Inside the taproom, the big crowds have moved on and they’re playing folk Americana on the stereo. A lot of these artists try to sound like a mixture of Bob Dylan and the Marshal Tucker Band- I had to ask my phone to confirm it was neither. I figure I’ve got about twelve minutes of drinking and writing time left before I need to get home and start my laundry to make sure I have clean aprons in the morning.
I want to write. I want to sleep. I want company. I want to be alone. I want my grandmother to tell me everything will be okay. I want to know what song I’m supposed to sing. I want to get home before it rains so I can enjoy it better. I want to convince myself that there is an end to the feeling of eternal burnout and exhaustion with nearly everything in life. Clearly I can only have some of those things, and a few I can’t have at the same time for reasons of physics… so I turn back to writing.

When I got my first management job running the kitchen of the pie shop, I had this quote tacked up over my desk. I didn’t really care if anyone saw it or thought it was the weirdest motivational sticky-note in the world. It wasn’t meant to be a motivator or a warning. It was meant to be a reminder of what I wanted to be- and what I didn’t.

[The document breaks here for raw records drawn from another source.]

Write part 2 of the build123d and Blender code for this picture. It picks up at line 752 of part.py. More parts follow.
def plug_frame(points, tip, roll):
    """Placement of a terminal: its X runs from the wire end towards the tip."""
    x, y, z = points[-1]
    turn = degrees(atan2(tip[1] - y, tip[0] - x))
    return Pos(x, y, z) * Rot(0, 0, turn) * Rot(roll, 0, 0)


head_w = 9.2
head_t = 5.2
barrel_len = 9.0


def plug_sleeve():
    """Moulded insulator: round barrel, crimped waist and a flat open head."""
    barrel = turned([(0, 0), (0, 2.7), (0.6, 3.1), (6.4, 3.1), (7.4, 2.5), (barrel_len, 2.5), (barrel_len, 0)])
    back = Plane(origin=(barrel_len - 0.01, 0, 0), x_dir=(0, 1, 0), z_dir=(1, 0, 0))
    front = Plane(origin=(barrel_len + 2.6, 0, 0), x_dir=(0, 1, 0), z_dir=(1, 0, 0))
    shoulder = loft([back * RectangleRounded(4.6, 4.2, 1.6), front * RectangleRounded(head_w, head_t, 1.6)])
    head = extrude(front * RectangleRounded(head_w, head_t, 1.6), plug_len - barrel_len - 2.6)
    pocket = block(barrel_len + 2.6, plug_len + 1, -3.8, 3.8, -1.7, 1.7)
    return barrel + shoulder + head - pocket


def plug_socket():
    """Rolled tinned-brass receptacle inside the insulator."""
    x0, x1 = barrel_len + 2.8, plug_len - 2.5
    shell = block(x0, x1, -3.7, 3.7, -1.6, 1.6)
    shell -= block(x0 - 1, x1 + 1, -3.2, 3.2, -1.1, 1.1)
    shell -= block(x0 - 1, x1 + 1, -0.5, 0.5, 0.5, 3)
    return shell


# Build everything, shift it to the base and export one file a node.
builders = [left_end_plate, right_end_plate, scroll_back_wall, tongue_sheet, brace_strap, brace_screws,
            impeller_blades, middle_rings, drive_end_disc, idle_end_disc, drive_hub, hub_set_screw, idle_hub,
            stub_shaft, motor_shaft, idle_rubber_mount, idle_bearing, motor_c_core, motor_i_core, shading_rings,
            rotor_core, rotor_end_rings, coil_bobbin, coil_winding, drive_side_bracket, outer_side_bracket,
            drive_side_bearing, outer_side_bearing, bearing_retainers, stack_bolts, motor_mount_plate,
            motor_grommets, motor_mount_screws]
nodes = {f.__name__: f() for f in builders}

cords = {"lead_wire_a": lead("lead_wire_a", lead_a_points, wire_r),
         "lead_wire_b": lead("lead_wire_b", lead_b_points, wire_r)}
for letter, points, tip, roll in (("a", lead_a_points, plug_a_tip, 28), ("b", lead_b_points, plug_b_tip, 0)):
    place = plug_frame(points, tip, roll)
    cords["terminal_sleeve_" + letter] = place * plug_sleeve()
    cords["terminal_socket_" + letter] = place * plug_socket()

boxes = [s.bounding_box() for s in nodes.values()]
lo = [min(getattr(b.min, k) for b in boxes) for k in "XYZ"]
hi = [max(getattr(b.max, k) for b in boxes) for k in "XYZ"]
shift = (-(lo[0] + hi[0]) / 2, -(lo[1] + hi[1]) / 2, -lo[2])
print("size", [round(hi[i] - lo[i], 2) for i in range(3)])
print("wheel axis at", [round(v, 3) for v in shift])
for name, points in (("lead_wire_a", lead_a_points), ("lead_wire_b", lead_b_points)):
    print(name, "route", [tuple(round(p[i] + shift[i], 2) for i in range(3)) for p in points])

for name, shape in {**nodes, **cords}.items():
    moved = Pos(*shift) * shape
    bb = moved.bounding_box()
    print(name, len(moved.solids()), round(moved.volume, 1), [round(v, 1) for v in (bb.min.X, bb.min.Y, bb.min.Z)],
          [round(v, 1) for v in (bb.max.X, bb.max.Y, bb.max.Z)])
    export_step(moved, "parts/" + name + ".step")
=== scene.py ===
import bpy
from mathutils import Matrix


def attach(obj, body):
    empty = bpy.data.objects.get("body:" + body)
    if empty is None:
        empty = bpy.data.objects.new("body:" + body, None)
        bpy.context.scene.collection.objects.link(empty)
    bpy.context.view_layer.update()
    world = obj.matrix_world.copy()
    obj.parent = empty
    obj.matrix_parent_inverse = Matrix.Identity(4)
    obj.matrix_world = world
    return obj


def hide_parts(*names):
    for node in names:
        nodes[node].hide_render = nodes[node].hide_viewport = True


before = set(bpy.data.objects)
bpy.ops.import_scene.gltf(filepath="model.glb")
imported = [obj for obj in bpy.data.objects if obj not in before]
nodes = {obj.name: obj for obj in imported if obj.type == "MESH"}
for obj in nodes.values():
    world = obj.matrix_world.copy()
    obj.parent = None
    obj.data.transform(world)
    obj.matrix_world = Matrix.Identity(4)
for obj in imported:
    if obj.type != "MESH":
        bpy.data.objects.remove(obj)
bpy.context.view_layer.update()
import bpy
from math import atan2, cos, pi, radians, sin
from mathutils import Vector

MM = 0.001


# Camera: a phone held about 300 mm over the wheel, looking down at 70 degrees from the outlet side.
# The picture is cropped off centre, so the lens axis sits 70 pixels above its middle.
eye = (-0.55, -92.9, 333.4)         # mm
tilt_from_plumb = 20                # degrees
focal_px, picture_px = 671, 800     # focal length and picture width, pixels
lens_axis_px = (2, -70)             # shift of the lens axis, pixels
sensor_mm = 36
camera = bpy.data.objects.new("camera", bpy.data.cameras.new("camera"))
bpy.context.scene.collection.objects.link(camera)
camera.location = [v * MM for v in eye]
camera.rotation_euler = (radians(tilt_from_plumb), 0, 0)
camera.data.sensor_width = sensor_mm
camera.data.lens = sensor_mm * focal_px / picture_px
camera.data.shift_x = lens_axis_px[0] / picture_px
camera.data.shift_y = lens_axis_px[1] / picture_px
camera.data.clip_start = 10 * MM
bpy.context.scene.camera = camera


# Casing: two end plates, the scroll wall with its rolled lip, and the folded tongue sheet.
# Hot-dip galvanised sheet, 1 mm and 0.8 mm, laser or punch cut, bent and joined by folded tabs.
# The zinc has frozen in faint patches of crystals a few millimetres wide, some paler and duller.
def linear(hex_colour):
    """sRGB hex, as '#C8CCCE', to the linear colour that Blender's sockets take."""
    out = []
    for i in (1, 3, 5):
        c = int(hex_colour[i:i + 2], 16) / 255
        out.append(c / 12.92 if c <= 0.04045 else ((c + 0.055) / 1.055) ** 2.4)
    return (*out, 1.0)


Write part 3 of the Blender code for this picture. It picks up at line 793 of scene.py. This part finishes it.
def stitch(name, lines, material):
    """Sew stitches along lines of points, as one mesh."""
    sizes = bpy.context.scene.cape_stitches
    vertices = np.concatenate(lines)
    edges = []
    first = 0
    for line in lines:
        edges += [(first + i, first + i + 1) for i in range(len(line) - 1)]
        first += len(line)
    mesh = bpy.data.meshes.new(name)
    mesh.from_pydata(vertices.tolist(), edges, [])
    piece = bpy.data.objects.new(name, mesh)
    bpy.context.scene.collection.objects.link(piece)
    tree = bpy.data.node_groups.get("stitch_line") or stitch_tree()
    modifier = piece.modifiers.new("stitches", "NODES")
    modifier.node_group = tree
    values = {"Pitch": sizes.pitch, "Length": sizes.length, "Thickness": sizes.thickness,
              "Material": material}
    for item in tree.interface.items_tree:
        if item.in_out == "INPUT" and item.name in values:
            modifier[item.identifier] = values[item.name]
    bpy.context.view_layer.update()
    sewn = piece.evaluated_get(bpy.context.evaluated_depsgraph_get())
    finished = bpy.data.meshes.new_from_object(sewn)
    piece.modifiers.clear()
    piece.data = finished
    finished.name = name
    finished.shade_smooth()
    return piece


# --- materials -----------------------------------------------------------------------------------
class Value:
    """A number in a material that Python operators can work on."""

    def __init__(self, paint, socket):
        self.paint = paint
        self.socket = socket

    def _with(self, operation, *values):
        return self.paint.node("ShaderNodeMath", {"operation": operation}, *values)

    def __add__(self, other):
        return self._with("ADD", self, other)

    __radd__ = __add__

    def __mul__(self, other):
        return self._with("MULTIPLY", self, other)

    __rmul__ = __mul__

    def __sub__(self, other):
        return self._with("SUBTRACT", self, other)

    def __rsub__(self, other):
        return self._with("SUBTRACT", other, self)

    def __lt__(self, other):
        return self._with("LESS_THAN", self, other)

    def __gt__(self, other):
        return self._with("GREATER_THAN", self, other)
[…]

Caro knocked it out of the park with this one. I’d heard variations on the theme for years. “Before you choose a leader, see how he treats his neighbors children.” “If you would choose a chief, see how he treats those who can do him no harm.” The core of it all is when someone is given power over others, you see exactly who they always wanted to be when they were powerless. The vengeful creep wreaks their vengeance. The angry loner turns the tables on a world they felt rejected by. The egomaniac and absolutist asserts dominion over their sandcastle.
After three years, those vibes are sifting down into the kitchen. Corporate ownership is gonna corporate, and “the big boss wants this, do it or quit” has become the final argument on everything from pop-up private dinings to menu changes. It may be true in the strictest sense, but no one likes having it rubbed in their face. Personally, “because I said so” stopped working on me as an excuse for anything when I was about 16. By then I’d learned too much, done too much, and seen way too many Assholes With A Little Power to trust “authority” as the final arbiter of damn near anything- especially anything I felt as strongly about as my Craft and my time on this Earth.
Putting together my own business again will mean that, if everything manages to go well, I will be lucky enough to worry about what to do with power again. I do the best I can for my little team at the winery- I share out credit, claim responsibility, and do my best to mitigate or fight it when the shit flows downhill and lands in our laps. Running my own business will mean absolute power- absolute freedom- and the absolute responsibility to use that power and freedom the best I can for anyone I hire.
I’m putting Caro’s admonition back up on the near my desk, because I know I’ll never be fully content without that freedom, whatever the difficulties. It’s time to sing the best I can, and at least I have a tune I can rely on.